The Trent Affair: Confederate Envoys Arrested
On November 8, 1861, Confederate diplomatic envoys James Mason (1798-1871) of Virginia and John Slidell (1793-1871) of Louisiana were aboard the Trent, a British mail steamer, sailing through the Bahama Channel (between the Bahamas and Cuba), when the vessel was intercepted by the USS San Jacinto, captained by Charles Wilkes (1798-1877). Mason and Slidell and their secretaries, who were headed to England and France to lobby for recognition of the Confederacy, were arrested, transported to Boston and imprisoned at Fort Warren. The Trent was allowed to continue its journey after the men’s arrest.
In America, Northerners hailed Captain Wilkes for actions.
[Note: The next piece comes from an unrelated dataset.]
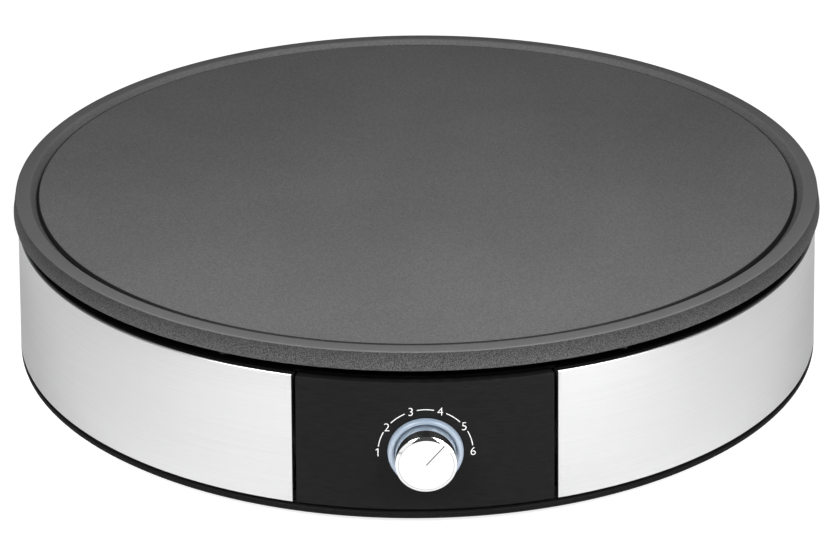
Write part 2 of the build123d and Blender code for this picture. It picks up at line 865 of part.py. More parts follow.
plate_screw = screw(plate_screw_radius, shield_top - pan_floor + pilot_depth - pilot_gap)
with BuildPart() as plate_screws:
    with PolarLocations(plate_boss_circle, plate_boss_count, plate_boss_start):
        with Locations(Plane(origin=(0, 0, pan_floor), z_dir=(0, 0, -1))):
            add(plate_screw)
save(plate_screws.part, "plate_screws")

rim_screw = screw(rim_screw_radius, lip_thickness + band_gauge + pilot_depth - pilot_gap)
with BuildPart() as rim_screws:
    with Locations(*rim_screw_places(deck_top)):
        add(rim_screw)
save(rim_screws.part, "rim_screws")

# ================================================================ steel band
# Flared strip with a turned-in top flange and a return at each end beside the control panel.
flange_bottom = band_top - band_gauge
return_bottom = band_bottom + band_return_rise
band_arc = 360 - 2 * seam_half_angle
return_arc = degrees(band_gauge / band_top_radius)
with BuildPart() as steel_band:
    with BuildSketch(upright(front + seam_half_angle)) as band_section:
        with BuildLine():
            Polyline(
                (band_bottom_radius, band_bottom),
                (band_top_radius, band_top),
                (band_top_radius - band_flange, band_top),
                (band_top_radius - band_flange, flange_bottom),
                (wall_radius(flange_bottom) - band_gauge, flange_bottom),
                (band_bottom_radius - band_gauge, band_bottom),
                close=True,
            )
        make_face()
        chamfer(corner_at(band_section, band_top_radius, band_top), band_bend)
    revolve(axis=Axis.Z, revolution_arc=band_arc)
    for start in (front + seam_half_angle, front - seam_half_angle - return_arc):
        with BuildSketch(upright(start)):
            with BuildLine():
                Polyline(
                    (wall_radius(return_bottom) - band_gauge / 2, return_bottom),
                    (wall_radius(flange_bottom) - band_gauge / 2, flange_bottom),
                    (wall_radius(flange_bottom) - band_return, flange_bottom),
                    (wall_radius(return_bottom) - band_return, return_bottom),
                    close=True,
                )
            make_face()
        revolve(axis=Axis.Z, revolution_arc=return_arc)
    with BuildSketch(Plane.XY.offset(flange_bottom)):
        with Locations(*rim_screw_places()):
            Circle(rim_screw_radius + fit_gap)
    extrude(amount=band_gauge, mode=Mode.SUBTRACT)
    with BuildSketch(facing(rear, band_top_radius - band_flange, gland_height)):
        Circle(gland_neck_radius + fit_gap)
    extrude(amount=2 * band_flange, mode=Mode.SUBTRACT)
save(steel_band.part, "steel_band")

# ================================================================ front panel
# Moulded cover, hollow behind, with the dial boss, the board posts and the screw bosses.
panel_front = wall_radius(knob_height) + panel_proud
panel_arc = 2 * panel_half_angle
panel_side_arc = degrees(panel_wall / panel_front)
panel_outer_bottom = wall_radius(panel_bottom) + panel_proud
panel_outer_top = wall_radius(band_top) + panel_proud
panel_back = panel_front - panel_return
dial_plane = facing(front, panel_front, knob_height)
dial_axis = Axis(dial_plane.origin, dial_plane.z_dir)
ring_seat = panel_front - ring_seat_depth
ring_hole = ring_radius + fit_gap
board_front = ring_seat - ring_flange - board_gap
board_back = board_front - board_thickness
inner_face = panel_front - panel_wall
bracket_front = panel_front - thermostat_setback
bracket_back = bracket_front - bracket_gauge
collar_back = bracket_back - collar_gauge
thermostat_back = collar_back - thermostat_depth
with BuildPart() as front_panel:
    with BuildSketch(upright(front - panel_half_angle)):
        with BuildLine():
            Polyline(
                (panel_outer_bottom, panel_bottom),
                (panel_outer_top, band_top),
                (panel_back, band_top),
                (panel_back, band_top - panel_flange),
                (panel_outer_top - panel_wall, band_top - panel_flange),
                (panel_outer_bottom - panel_wall, panel_bottom + panel_flange),
                (panel_back, panel_bottom + panel_flange),
                (panel_back, panel_bottom),
                close=True,
            )
        make_face()
    revolve(axis=Axis.Z, revolution_arc=panel_arc)
    for start in (front - panel_half_angle, front + panel_half_angle - panel_side_arc):
        with BuildSketch(upright(start)):
            with BuildLine():
                Polyline(
                    (panel_outer_bottom - panel_wall / 2, panel_bottom + panel_flange / 2),
                    (panel_outer_top - panel_wall / 2, band_top - panel_flange / 2),
                    (panel_back, band_top - panel_flange / 2),
                    (panel_back, panel_bottom + panel_flange / 2),
                    close=True,
                )
            make_face()
        revolve(axis=Axis.Z, revolution_arc=panel_side_arc)
    with BuildSketch(facing(front, ring_seat, knob_height)):
        Circle(ring_hole + dial_boss_wall)
    extrude(amount=inner_face - ring_seat + bite)
    with BuildSketch(facing(front, board_front, knob_height)):
        with PolarLocations(board_screw_circle, board_screw_count, board_screw_start):
            Circle(board_post_radius)
    extrude(amount=inner_face - board_front + bite)
    for side in (-1, 1):
        for height in panel_screw_heights:
            with BuildSketch(facing(front + side * panel_screw_angle, lug_radius + lug_wall, height)):
                Circle(panel_boss_radius)
            extrude(amount=inner_face - lug_radius - lug_wall + bite)
            with BuildSketch(facing(front + side * panel_screw_angle, lug_radius + lug_wall, height)):
                Circle(small_screw_radius + running_gap)
            extrude(amount=small_pilot, mode=Mode.SUBTRACT)
    with BuildSketch(facing(front, ring_seat, knob_height)):
        Circle(ring_hole)
    extrude(amount=2 * ring_seat_depth, mode=Mode.SUBTRACT)
    with BuildSketch(facing(front, board_front, knob_height)):
        with PolarLocations(board_screw_circle, board_screw_count, board_screw_start):
            Circle(board_screw_radius + running_gap)
    extrude(amount=small_pilot, mode=Mode.SUBTRACT)
save(front_panel.part, "front_panel")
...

However, the British were outraged when word of the interception reached London in late November. They had not taken sides in the Civil War and their policy was to accept any paying customer who wished to travel aboard their ships. The British government dispatched a message to the American government demanding the release of Mason and Slidell, along with an apology for the transgression of British rights on the high seas.
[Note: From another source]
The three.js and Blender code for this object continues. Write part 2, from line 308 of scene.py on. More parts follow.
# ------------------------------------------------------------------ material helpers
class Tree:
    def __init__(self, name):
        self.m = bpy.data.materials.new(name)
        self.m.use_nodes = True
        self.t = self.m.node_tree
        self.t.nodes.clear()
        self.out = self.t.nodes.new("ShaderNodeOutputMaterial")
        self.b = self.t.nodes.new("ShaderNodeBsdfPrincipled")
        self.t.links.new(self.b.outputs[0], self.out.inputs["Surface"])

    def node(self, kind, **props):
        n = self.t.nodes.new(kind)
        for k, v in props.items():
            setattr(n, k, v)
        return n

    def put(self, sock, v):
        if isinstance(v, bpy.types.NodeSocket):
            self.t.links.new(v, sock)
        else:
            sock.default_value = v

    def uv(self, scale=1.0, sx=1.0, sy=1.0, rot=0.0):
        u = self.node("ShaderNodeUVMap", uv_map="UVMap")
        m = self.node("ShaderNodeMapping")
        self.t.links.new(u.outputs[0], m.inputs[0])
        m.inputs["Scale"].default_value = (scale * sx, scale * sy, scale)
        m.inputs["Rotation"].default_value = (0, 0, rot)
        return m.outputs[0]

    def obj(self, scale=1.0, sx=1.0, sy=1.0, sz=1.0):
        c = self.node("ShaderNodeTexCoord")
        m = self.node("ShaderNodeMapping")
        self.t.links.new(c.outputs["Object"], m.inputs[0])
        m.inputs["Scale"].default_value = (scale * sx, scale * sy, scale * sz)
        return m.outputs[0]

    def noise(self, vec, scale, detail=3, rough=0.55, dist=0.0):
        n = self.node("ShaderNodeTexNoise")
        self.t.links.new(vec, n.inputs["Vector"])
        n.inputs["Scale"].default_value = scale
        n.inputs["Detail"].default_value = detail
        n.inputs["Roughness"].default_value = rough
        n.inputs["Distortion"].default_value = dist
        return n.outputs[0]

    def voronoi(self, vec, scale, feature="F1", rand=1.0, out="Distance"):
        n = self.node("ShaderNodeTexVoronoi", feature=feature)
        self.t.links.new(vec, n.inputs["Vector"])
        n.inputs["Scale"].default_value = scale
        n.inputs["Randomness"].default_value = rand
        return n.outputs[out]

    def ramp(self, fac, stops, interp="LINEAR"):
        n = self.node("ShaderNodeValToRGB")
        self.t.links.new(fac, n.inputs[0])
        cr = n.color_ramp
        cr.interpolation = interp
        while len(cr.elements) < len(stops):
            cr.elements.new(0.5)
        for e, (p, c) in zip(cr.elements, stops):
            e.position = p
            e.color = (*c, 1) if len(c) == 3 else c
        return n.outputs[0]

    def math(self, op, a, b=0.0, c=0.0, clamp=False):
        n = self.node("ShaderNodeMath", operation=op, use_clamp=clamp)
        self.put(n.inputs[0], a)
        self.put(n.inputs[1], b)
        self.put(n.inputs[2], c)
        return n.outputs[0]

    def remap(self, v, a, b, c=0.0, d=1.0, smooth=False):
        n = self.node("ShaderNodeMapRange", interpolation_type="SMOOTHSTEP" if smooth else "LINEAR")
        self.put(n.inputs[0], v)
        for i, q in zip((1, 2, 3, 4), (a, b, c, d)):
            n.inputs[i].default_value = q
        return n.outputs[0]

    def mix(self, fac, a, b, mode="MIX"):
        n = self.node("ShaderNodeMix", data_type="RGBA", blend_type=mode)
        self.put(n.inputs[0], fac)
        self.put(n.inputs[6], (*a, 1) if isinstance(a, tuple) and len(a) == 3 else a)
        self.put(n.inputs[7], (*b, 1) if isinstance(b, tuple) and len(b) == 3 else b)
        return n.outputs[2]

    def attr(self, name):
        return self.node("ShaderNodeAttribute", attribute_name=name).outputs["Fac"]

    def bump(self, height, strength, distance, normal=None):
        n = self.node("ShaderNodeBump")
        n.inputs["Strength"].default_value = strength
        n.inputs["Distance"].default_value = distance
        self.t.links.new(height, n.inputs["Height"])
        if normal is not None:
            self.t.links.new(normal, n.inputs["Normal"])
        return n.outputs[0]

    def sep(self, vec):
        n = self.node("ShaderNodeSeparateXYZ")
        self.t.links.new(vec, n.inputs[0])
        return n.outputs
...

The Trent Affair: Britain Prepares for War
The British began preparing for war, banning exports of war materials to America and sending troops to Canada. Plans were made to attack the American fleet that was blockading the South. The British also planned a blockade of Northern ports. At the same time, France announced it would back Britain in a conflict with America.
The Trent Affair: Crisis Resolved
In December, Lord Lyons, the British minister to the United States, met with Secretary of State William Seward (1801-72) concerning the fate of Mason and Slidell. Lyons took a hard line during the meeting, and afterward wrote to Lord Russell, the British foreign minister: “I am so concerned that unless we give our friends here a good lesson this time, we shall have the same trouble with them again very soon. Surrender or war will have a very good effect on them.”
Abraham Lincoln (1809-65) and his administration got the message–“One war at a time,” the president said–and decided not to push the issue. On December 27, Seward sent a message to Britain officials in which he disavowed the actions of Captain Wilkes and announced that the envoys would be released. Armed conflict with Great Britain thus was averted.
After Mason and Slidell were set free in early January 1862, they traveled to Europe. However, their mission ultimately was a failure, as they were unable to convince European leaders to support the Confederates in the Civil War.